This custom application was developed to automate two HR tasks related to the payroll of a German company.
Every month, the HR department gets a multipage pdf file that contains the salary statements of all their employees. Previously, they had to manually extract each person's salary statement (one page), save it as a single pdf file and give it a filename that includes the person's name. The task took about 90 minutes to complete.

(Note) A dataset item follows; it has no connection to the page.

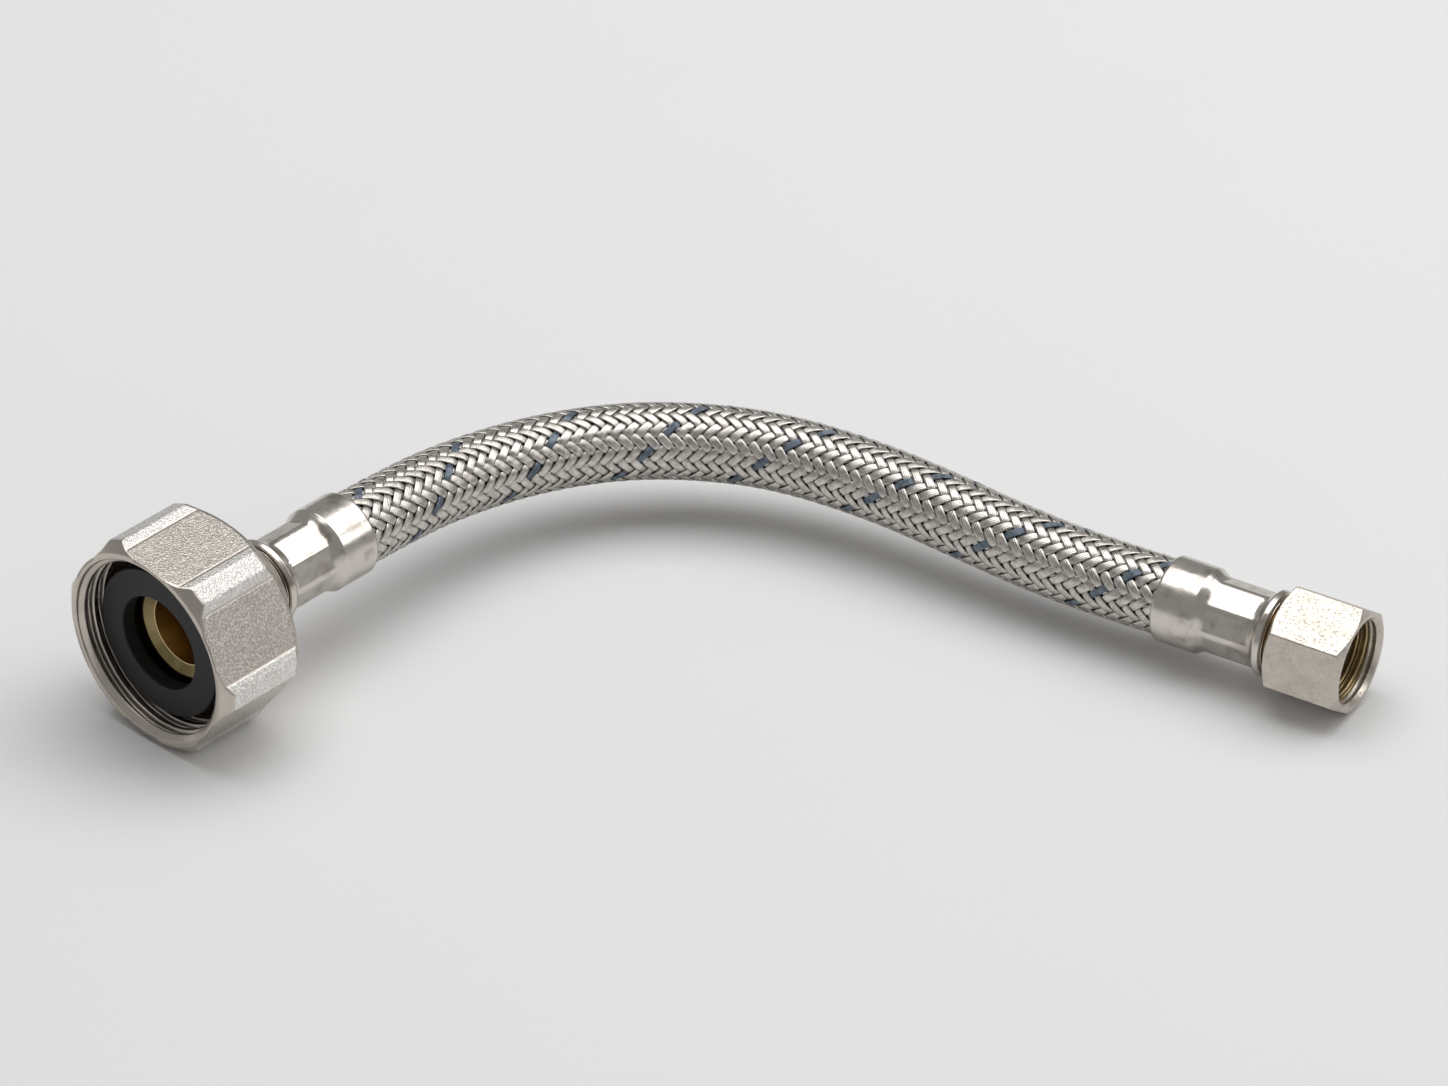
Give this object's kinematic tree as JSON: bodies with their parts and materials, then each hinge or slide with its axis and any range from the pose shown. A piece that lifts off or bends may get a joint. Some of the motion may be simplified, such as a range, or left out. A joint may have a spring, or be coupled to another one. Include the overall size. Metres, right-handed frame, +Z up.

End of December, they get a special multipage pdf file that not only contains all their employees' salary statements for the month of December (first half of pdf), but also their certificates of wage tax deduction (second half of pdf). On top of the usual monthly task, HR also had to manually extract each employee's certificate of wage tax deduction from the multipage pdf and add it to that person's salary statement. So the single pdf files consisted of two pages: The salary statement was on page 1, the certificate of wage tax deduction was on page 2. The whole task took about 110 minutes to complete.
Thanks to this application, these tasks have now been automated and take seconds only.
- Python version ≥ 3.10.8
- pip version ≥ 22.3.1
- Install a package called PyPDF2 by running the following command on the command line:
pip install pypdf2
- Ensure that the name of the input pdf file matches the name specified in app.py:
inputpdf = PdfFileReader(open("Payroll_2022_08_statements", "rb"))
- Ensure that the name of the folder to be generated indicates the correct year/month:
subdir = "2022-08_Single_salary_statements"
os.mkdir(os.path.join(here, "2022-08_Single_salary_statements"))
- Ensure that the naming schema for the output pdf files indicates the correct year/month:
with open(os.path.join(here, subdir, "Salary statement 2022_08-%s.pdf" % name), "wb") as outputStream:``
Run the following command on the command line:
python app.py
If you have installed Python 3 under 'python3', please run the following command instead:
python3 app.py